KUALITAS EKSPOR: Produk furniture Indonesia potensial menjadi pilihan utama di pasar global dengan kualitas SDM dan bahan baku yang masih melimpah (duta.co/dok)

JAKARTA | duta.co – Kemenperin mencatat, pada 2015 terdapat 139.544 industri furnitur berskala kecil dan menengah. Ekspor furniture pada 2015 tercatat 1,21 miliar dolar AS. Namun, pada 2016 angkanya turun menjadi hanya 1,04 miliar dolar AS.

Menteri Perindustrian Airlangga Hartarto akan mengusulkan keringanan biaya Sertifikasi Verifikasi Legalitas Kayu (SVLK) bagi industri mebel skala kecil dan menengah. Hal itu disampaikan Airlangga usai menerima pengurus pusat Himpunan Industri Mebel dan Kerajinan Indonesia (HIMKI).

Menperin juga berjanji akan mencari mekanisme pengurusan SVLK yang lebih sederhana dan fleksibel, namun dangan biaya yang lebih murah. Sebab, Airlangga mengaku banyak menerima keluhan soal tingginya biaya SVLK dan tidak adanya fleksibilitas dari sisi pembeli.

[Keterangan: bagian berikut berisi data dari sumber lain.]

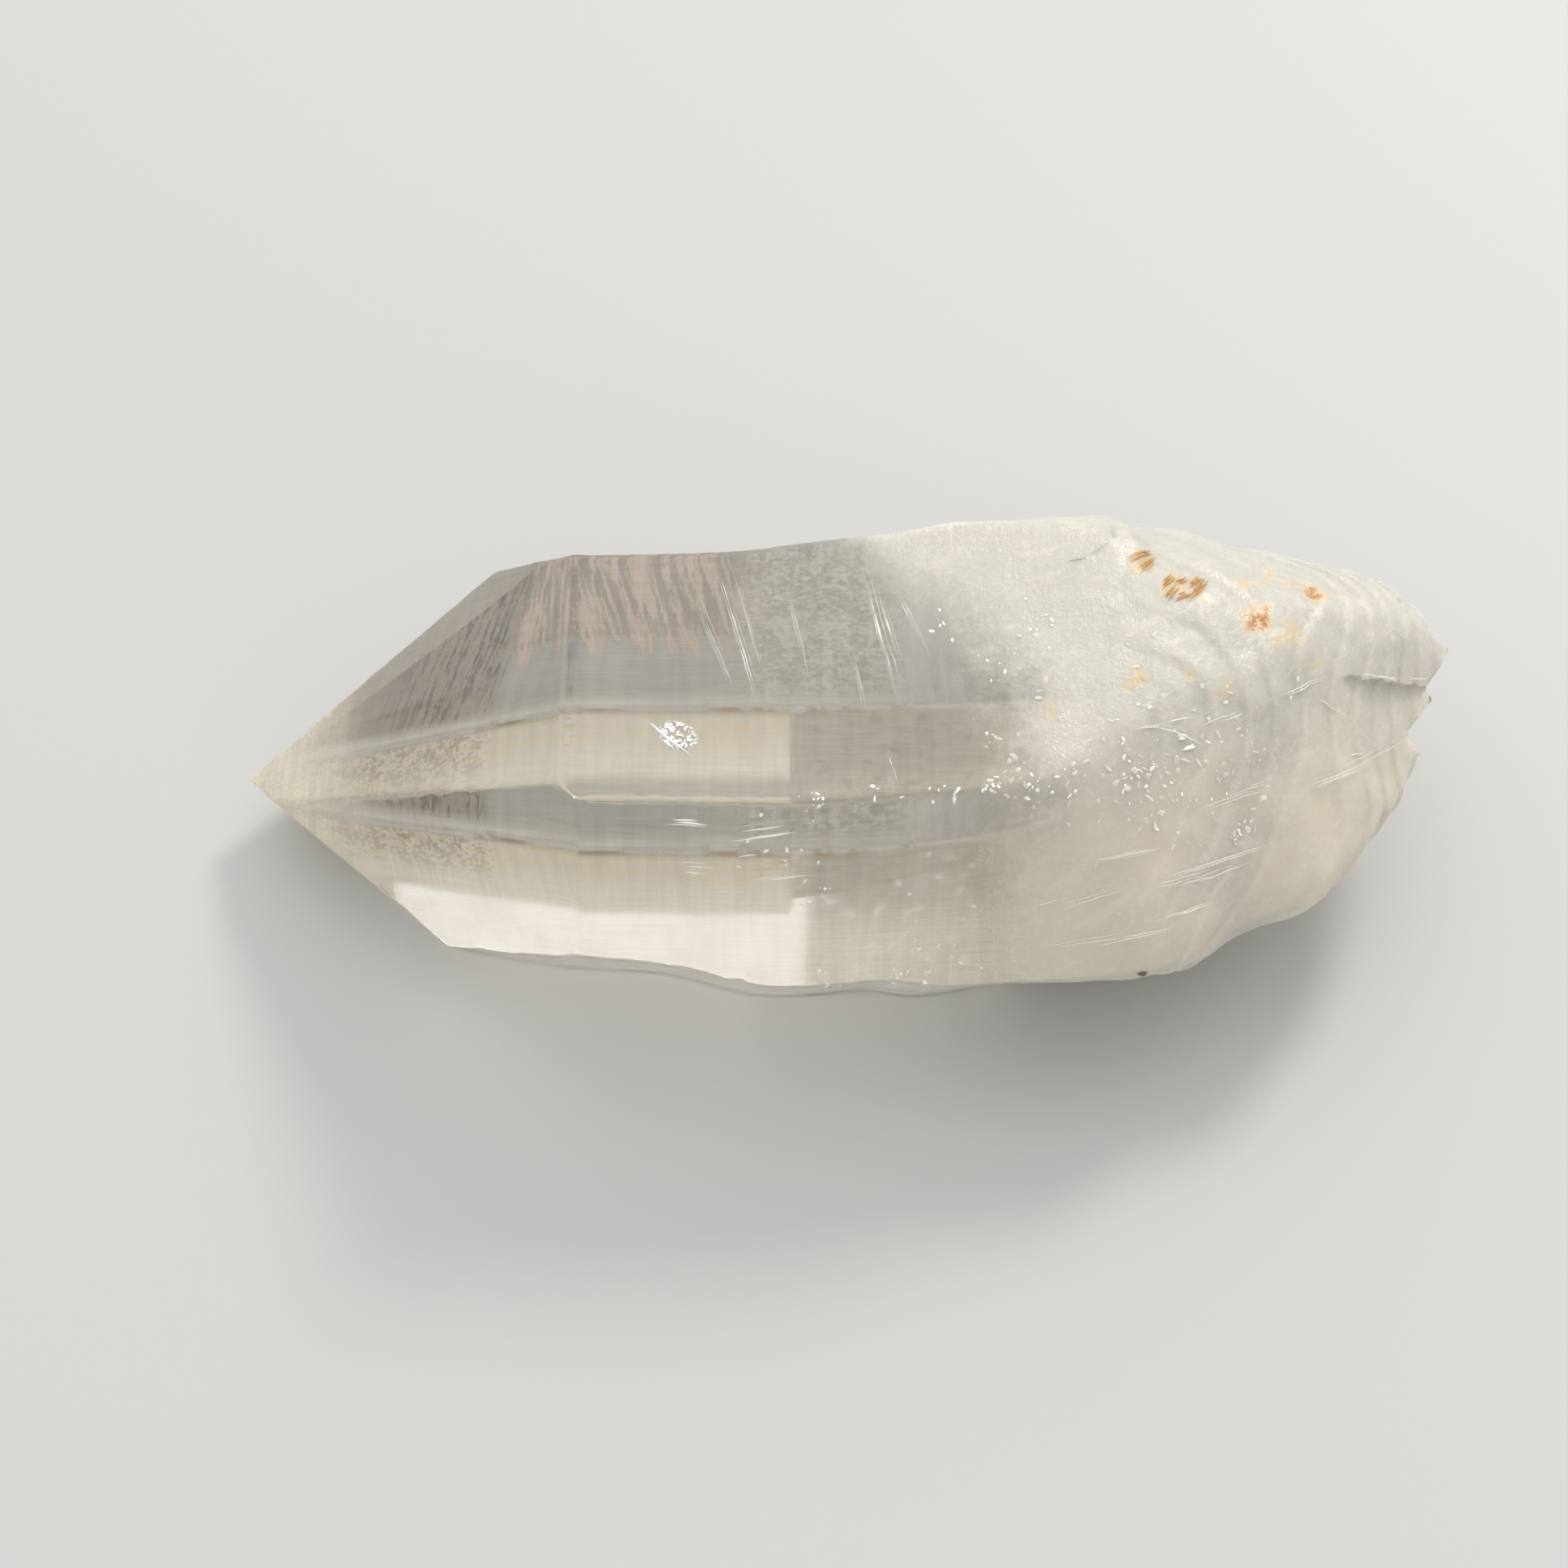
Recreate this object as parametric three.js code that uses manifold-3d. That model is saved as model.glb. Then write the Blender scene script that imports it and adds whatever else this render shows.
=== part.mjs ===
// A single quartz crystal lying on one of its prism faces: a clear six-sided prism that ends in a
// slanting six-faced point at -X, and a swollen base at +X that was broken off its matrix.
// Millimetres, +Z up. The growth axis runs along X, and Y runs across the crystal. The finished part
// is moved so that the origin is under the middle of its box, on the surface that it lies on.

import * as THREE from "three";
import { mergeVertices } from "three/addons/utils/BufferGeometryUtils.js";
import Module from "manifold-3d";

const wasm = await Module();
wasm.setup();

// ---- Driving dimensions ----

// The prism is drawn from startX, longer than the point that is then cut from it, to the tip of the
// broken base at endX. Its cross-sections are clearStep apart, and baseStep apart from baseX on.
const startX = -78;
const baseX = -8;
const endX = 66.8;
const clearStep = 3;
const baseStep = 1.9;
const facePoints = 8; // grid points across each prism face

// The six edges between the prism faces, each as [x, y, z] along the crystal. They run straight in
// the clear half, 36 above the face that it lies on at the top, and swell, sag and draw together in
// the base. The upper back edge drops at x = 30, where a ledge crosses the base.
const prismEdges = {
  upperBack: [
    [-78, 12.3, 36], [-38, 12.3, 36], [-29, 13.1, 36], [-14.6, 13.5, 36], [1.7, 15.7, 36],
    [14, 17.8, 36], [28, 18.5, 36], [30, 17.6, 36], [32.2, 12.6, 36], [36, 11.2, 36],
    [44, 9.6, 34.6], [52, 9.8, 31.6], [60, 12, 27.5], [66.8, 12.4, 20.5],
  ],
  upperFront: [
    [-78, -18, 36], [-27, -18, 36], [-5, -18.3, 36], [6, -17.5, 36], [17, -16.2, 36],
    [24, -12.8, 35.7], [32, -8.9, 35.1], [43.5, -2.6, 33.4], [51, 2, 31.2], [60, 7.5, 26.8],
    [66.8, 10.4, 20],
  ],
  front: [
    [-78, -20.6, 20.3], [-28, -26.9, 20.3], [-18.5, -27.5, 19.4], [-13, -28.2, 18.1],
    [-7, -28.8, 17.3], [-2, -28.7, 17.4], [4.5, -28.4, 17.9], [9, -28.8, 17.5],
    [18, -28.9, 18.2], [30.5, -28.8, 18.5], [35.8, -27.1, 18], [38.6, -24.7, 18],
    [41.8, -22.3, 18], [48, -21.4, 18], [51, -19.1, 18], [55.8, -12.6, 17.5],
    [59.7, -7.2, 17.5], [62.6, -0.3, 17.5], [64.8, 6.4, 17.5], [66.8, 9.2, 17.5],
  ],
  lowerFront: [
    [-78, -7.6, 0], [-43, -13.6, 0], [-36, -15.2, 0], [-28, -16.4, 0], [-21, -16.8, 0],
    [-13, -18.8, 0], [-9.5, -19.9, 0], [-2, -19.6, 0], [2.5, -19, 0], [7, -19.9, 0],
    [12, -19.3, 0], [18, -17.5, 0], [30, -14.5, 0], [41, -10.5, 0], [50, -6.5, 5.5],
    [56, -3, 10], [62, 3.6, 13.2], [66.8, 9.4, 15.4],
  ],
  lowerBack: [
    [-78, 7, 0], [10, 8, 0], [30, 9, 0], [41, 9, 0], [50, 10, 5.5], [56, 11, 9.6],
    [62, 12.4, 13], [66.8, 12.2, 15.4],
  ],
  back: [
    [-78, 19.7, 23.1], [-38, 19.7, 23.1], [-29, 20.5, 23.1], [-14, 20.9, 23.1], [2, 23.1, 23.1],
    [14, 25.3, 23.1], [28, 26.8, 22.8], [33, 28, 23], [36.9, 28, 23], [40.4, 26.2, 23],
    [45.6, 25.3, 23], [52.9, 23.2, 23], [56.6, 22.2, 22.6], [60.6, 21.6, 21], [62.8, 19.4, 20.8],
    [65.2, 15.6, 20], [66.8, 13.4, 18.4],
  ],
};

// The point's six faces. Each leans faceSlope from the growth axis, as on every quartz crystal, and
// is given by the way it turns round the axis, in degrees from +Y, and by one place that it cuts.
const faceSlope = 51.8;
const pointFaces = [
  { turn: 90, through: [-29.2, 0, 36] },
  { turn: 150, through: [-27.1, -18, 36] },
  { turn: 210, through: [-40.7, -21, 10] },
  { turn: 270, through: [-58.5, 0, 0] },
  { turn: 330, through: [-59.5, 10, 5.1] },
  { turn: 34.9, through: [-66.4, 4.3, 6.7] },
];

// The base's edges are worn round between x = start and x = full. Wear draws the outline in, so the
// base is drawn larger by swell to start with.
const wornEdges = { start: 12, full: 46, passes: 5, blend: 0.6, swell: 0.055 };

// Low lumps rise over the base between x = start and x = full. They are higher on the broken
// underside, below brokenBelow, and fade out below flatBelow, where the crystal lies flat.
const lumps = {
  start: 14,
  full: 40,
  height: 0.3,
  brokenHeight: 0.7,
  brokenBelow: 17,
  cleanAbove: 11,
  flatBelow: 4,
};

// The break. Two open grooves run down the end and leave two lobes with a tooth between them: each has
// an inner corner, and walls that open from it at these angles. The shelf is a low step beside the
// upper lobe. The hollows are shell-shaped scars where chips came off the underside and the sides.
const grooves = {
  along: [-0.2, -0.57, 0.8],
  list: [
    { corner: [64, 8.3, 18.5], walls: [53, -56] },
    { corner: [61.7, 3.5, 17], walls: [46, -62] },
  ],
};
const shelf = { at: [60, 4.8, 23.8], up: [0.68, -0.36, 0.64], wallFaces: [0.4, -0.916, 0] };
const hollows = [
  { at: [76.5, 2, -22], radius: 40 },
  { at: [60.7, -26, -8.7], radius: 26 },
  { at: [65, 35, -5.8], radius: 30 },
  { at: [74, 9.7, 3.8], radius: 18 },
  { at: [43.8, -33, -6.5], radius: 20 },
  { at: [42, 37.2, -4.4], radius: 22 },
];

const hollowDetail = 12; // how finely the hollows' spheres are divided
const cutterSize = 200; // larger than the crystal, so every block cuts right through
const mergeDistance = 1e-4;
const degrees = Math.PI / 180;
const up = new THREE.Vector3(0, 0, 1);

// ---- Small helpers ----

// The value in one column of a track at x, on a smooth curve that never overshoots its points.
function trackValue(track, column, x) {
  const last = track.length - 1;
  if (x <= track[0][0]) return track[0][column];
  if (x >= track[last][0]) return track[last][column];
  const slope = (k) => (track[k + 1][column] - track[k][column]) / (track[k + 1][0] - track[k][0]);
  const tangent = (k) => {
    if (k === 0 || k === last) return slope(Math.min(k, last - 1));
    const before = slope(k - 1);
    const after = slope(k);
    return before * after <= 0 ? 0 : (2 * before * after) / (before + after);
  };
  const k = track.findIndex((point) => point[0] > x) - 1;
  const width = track[k + 1][0] - track[k][0];
  const t = (x - track[k][0]) / width;
  const bend = (1 - t) * tangent(k) - t * tangent(k + 1) - (1 - 2 * t) * slope(k);
  return track[k][column] + t * width * slope(k) + t * (1 - t) * width * bend;
}

// 0 up to start, 1 from full on, and eased between.
function ramp(value, start, full) {
  return THREE.MathUtils.smoothstep(value, start, full);
}

function toSolid(geometry) {
  const bare = geometry.clone();
  bare.deleteAttribute("normal");
  bare.deleteAttribute("uv");
  const merged = mergeVertices(bare, mergeDistance);
  return new wasm.Manifold(
    new wasm.Mesh({
      numProp: 3,
      vertProperties: merged.attributes.position.array,
      triVerts: new Uint32Array(merged.index.array),
    }),
  );
}

function toGeometry(solid) {
  const mesh = solid.getMesh();
  const geometry = new THREE.BufferGeometry();
  geometry.setAttribute("position", new THREE.BufferAttribute(mesh.vertProperties, 3));
  geometry.setIndex(new THREE.BufferAttribute(mesh.triVerts, 1));
  return geometry;
}

// ---- The prism and the base ----

function middleOf(points) {
  return points.reduce((sum, p) => sum.add(p), new THREE.Vector3()).divideScalar(points.length);
}

// One pass of wear: each point goes part of the way to the middle of its two neighbours.
function worn(ring, amount) {
  return ring.map((point, i) => {
    const before = ring[(i + ring.length - 1) % ring.length];
    const after = ring[(i + 1) % ring.length];
    return point.clone().lerp(middleOf([before, after]), amount);
  });
}

// Low rolling lumps, from -1 to 1.
function lumpAt({ x, y, z }) {
  const broad = Math.sin(0.42 * x + 1.7 * Math.sin(0.19 * y)) * Math.cos(0.36 * y + 0.31 * z + 0.8);
  const fine = Math.sin(1.07 * x - 0.6 * y + 2.1) * Math.sin(0.83 * z + 0.5 * y);
  return 0.7 * broad + 0.3 * fine;
}

function lumpHeight(point) {
  const broken = 1 - ramp(point.z, lumps.cleanAbove, lumps.brokenBelow);
  const height = THREE.MathUtils.lerp(lumps.height, lumps.brokenHeight, broken);
  const fade = ramp(point.x, lumps.start, lumps.full) * ramp(point.z, 0, lumps.flatBelow);
  return fade * height * lumpAt(point);
}

function crossSection(x) {
  const corners = Object.values(prismEdges).map(
    (edge) => new THREE.Vector3(x, trackValue(edge, 1, x), trackValue(edge, 2, x)),
  );
  const middle = middleOf(corners);
  const wear = ramp(x, wornEdges.start, wornEdges.full);
  const swell = 1 + wornEdges.swell * wear;
  let ring = corners.flatMap((from, i) => {
    const to = corners[(i + 1) % corners.length];
    return Array.from({ length: facePoints }, (_, c) => from.clone().lerp(to, c / facePoints));
  });
  ring = ring.map((point) => point.sub(middle).multiplyScalar(swell).add(middle));
  for (let pass = 0; pass < wornEdges.passes; pass++) ring = worn(ring, wornEdges.blend * wear);
  return ring.map((point) => {
    const outward = point.clone().sub(middle).normalize();
    point.addScaledVector(outward, lumpHeight(point));
    return point.setZ(Math.max(0, point.z));
  });
}

function evenSteps(from, to, step) {
  const count = Math.round((to - from) / step);
  return Array.from({ length: count }, (_, i) => from + ((to - from) * i) / count);
}

function prismAndBase() {
  const stations = [
    ...evenSteps(startX, baseX, clearStep),
    ...evenSteps(baseX, endX, baseStep),
    endX,
  ];
  const rings = stations.map(crossSection);
  const around = rings[0].length;
  const points = rings.flat();
  const index = [];
  for (let s = 0; s < rings.length - 1; s++)
    for (let c = 0; c < around; c++) {
      const a = s * around + c;
      const b = s * around + ((c + 1) % around);
      index.push(a, b, a + around, b, b + around, a + around);
    }
  const startHub = points.push(middleOf(rings[0])) - 1;
  const endHub = points.push(middleOf(rings[rings.length - 1])) - 1;
  const lastRing = (rings.length - 1) * around;
  for (let c = 0; c < around; c++) {
    const next = (c + 1) % around;
    index.push(startHub, next, c);
    index.push(endHub, lastRing + c, lastRing + next);
  }
  const geometry = new THREE.BufferGeometry().setFromPoints(points);
  geometry.setIndex(index);
  return toSolid(geometry);
}

// ---- The point ----

// A large block whose underside is one face of the point.
function pointCutter({ turn, through }) {
  const lean = faceSlope * degrees;
  const normal = new THREE.Vector3(
    -Math.cos(lean),
    Math.sin(lean) * Math.cos(turn * degrees),
    Math.sin(lean) * Math.sin(turn * degrees),
  );
  const block = new THREE.BoxGeometry(cutterSize, cutterSize, cutterSize);
  block.translate(0, 0, cutterSize / 2);
  block.applyQuaternion(new THREE.Quaternion().setFromUnitVectors(up, normal));
  block.translate(...through);
  return toSolid(block);
}

// ---- The break ----

// An open wedge with its inner corner where it is told to be.
function grooveCutter({ corner, walls }) {
  const [wallA, wallB] = walls.map((way) => [
    cutterSize * Math.cos(way * degrees),
    cutterSize * Math.sin(way * degrees),
  ]);
  const wedge = new THREE.Shape().moveTo(0, 0).lineTo(...wallB).lineTo(...wallA);
  const cutter = new THREE.ExtrudeGeometry(wedge, { depth: cutterSize, bevelEnabled: false });
  const along = new THREE.Vector3(...grooves.along).normalize();
  cutter.translate(0, 0, -cutterSize / 2);
  cutter.applyQuaternion(new THREE.Quaternion().setFromUnitVectors(up, along));
  cutter.translate(...corner);
  return toSolid(cutter);
}

// A block whose underside is the step's floor and whose far side is its wall.
function shelfCutter({ at, up: floorUp, wallFaces }) {
  const zAxis = new THREE.Vector3(...floorUp).normalize();
  const xAxis = zAxis.clone().cross(new THREE.Vector3(...wallFaces)).normalize();
  const yAxis = zAxis.clone().cross(xAxis);
  const block = new THREE.BoxGeometry(cutterSize, cutterSize, cutterSize);
  block.translate(0, -cutterSize / 2, cutterSize / 2);
  block.applyMatrix4(new THREE.Matrix4().makeBasis(xAxis, yAxis, zAxis));
  block.translate(...at);
  return toSolid(block);
}

function hollowCutter({ at, radius }) {
  const hollow = new THREE.IcosahedronGeometry(radius, hollowDetail);
  hollow.translate(...at);
  return toSolid(hollow);
}

// ---- Assembly ----

const cutters = [
  ...pointFaces.map(pointCutter),
  ...grooves.list.map(grooveCutter),
  shelfCutter(shelf),
  ...hollows.map(hollowCutter),
];
let crystal = prismAndBase();
for (const cutter of cutters) crystal = crystal.subtract(cutter);

const geometry = toGeometry(crystal);
geometry.computeBoundingBox();
const box = geometry.boundingBox;
const middle = box.getCenter(new THREE.Vector3());
geometry.translate(-middle.x, -middle.y, -box.min.z);

const quartz = new THREE.Mesh(
  geometry,
  new THREE.MeshStandardMaterial({ color: 0xd9d3c8, roughness: 0.12, metalness: 0 }),
);
quartz.name = "quartz_crystal";

const part = new THREE.Group();
part.add(quartz);
export default part;
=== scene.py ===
import math
import time

import bmesh
import bpy
import numpy as np
from mathutils import Matrix, Vector, bvhtree, noise


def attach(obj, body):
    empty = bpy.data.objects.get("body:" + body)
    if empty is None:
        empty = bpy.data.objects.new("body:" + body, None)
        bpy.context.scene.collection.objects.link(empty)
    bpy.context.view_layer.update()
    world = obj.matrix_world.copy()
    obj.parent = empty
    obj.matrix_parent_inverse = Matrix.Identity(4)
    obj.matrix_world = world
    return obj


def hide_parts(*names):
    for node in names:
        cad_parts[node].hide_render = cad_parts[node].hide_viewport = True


startTime = time.time()
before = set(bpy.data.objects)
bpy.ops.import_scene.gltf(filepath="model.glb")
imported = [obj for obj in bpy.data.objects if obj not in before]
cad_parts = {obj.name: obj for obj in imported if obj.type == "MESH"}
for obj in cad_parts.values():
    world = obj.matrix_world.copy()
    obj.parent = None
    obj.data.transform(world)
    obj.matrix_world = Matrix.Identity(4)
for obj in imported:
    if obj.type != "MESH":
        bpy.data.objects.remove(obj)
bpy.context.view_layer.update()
mm = 0.001
scene = bpy.context.scene
noise.seed_set(3)  # noise vectors follow the clock without a seed


def report(words):
    print(f"{time.time() - startTime:6.1f} s  {words}")


def addNode(tree, kind, inputs, **settings):
    node = tree.nodes.new(kind)
    for key, value in settings.items():
        setattr(node, key, value)
    for key, value in inputs.items():
        if isinstance(value, bpy.types.NodeSocket):
            tree.links.new(value, node.inputs[key])
        else:
            node.inputs[key].default_value = value
    return node.outputs


def rampNode(tree, value, low, high, outLow=0.0, outHigh=1.0):
    inputs = {"Value": value, "From Min": low, "From Max": high, "To Min": outLow, "To Max": outHigh}
    return addNode(tree, "ShaderNodeMapRange", inputs, interpolation_type="SMOOTHSTEP")["Result"]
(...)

“Kita akan cari titik tengah, angka berapa yang industri berkenan untuk mengganti biaya. Karena ini ada ongkos ganti kerja, jadi harus ada pergantian yang normal,” ujarnya.

Selain itu, Kemenperin memandang kewajiban SVLK harusnya tak diterapkan di sektor hilir. Sebab, jika bahan baku sudah legal, maka produk turunannya terjamin berasal dari kayu yang legal pula.

Dalam kesempatan yang sama, Ketua Umum HIMKI Soenoto membenarkan bahwa industri furnitur merasa terbebani dengan kewajiban untuk menyertakan produk mereka dengan SVLK karena biayanya yang tinggi. Ia khawatir kebijakan tersebut akan menghambat tumbuhnya industri furnitur.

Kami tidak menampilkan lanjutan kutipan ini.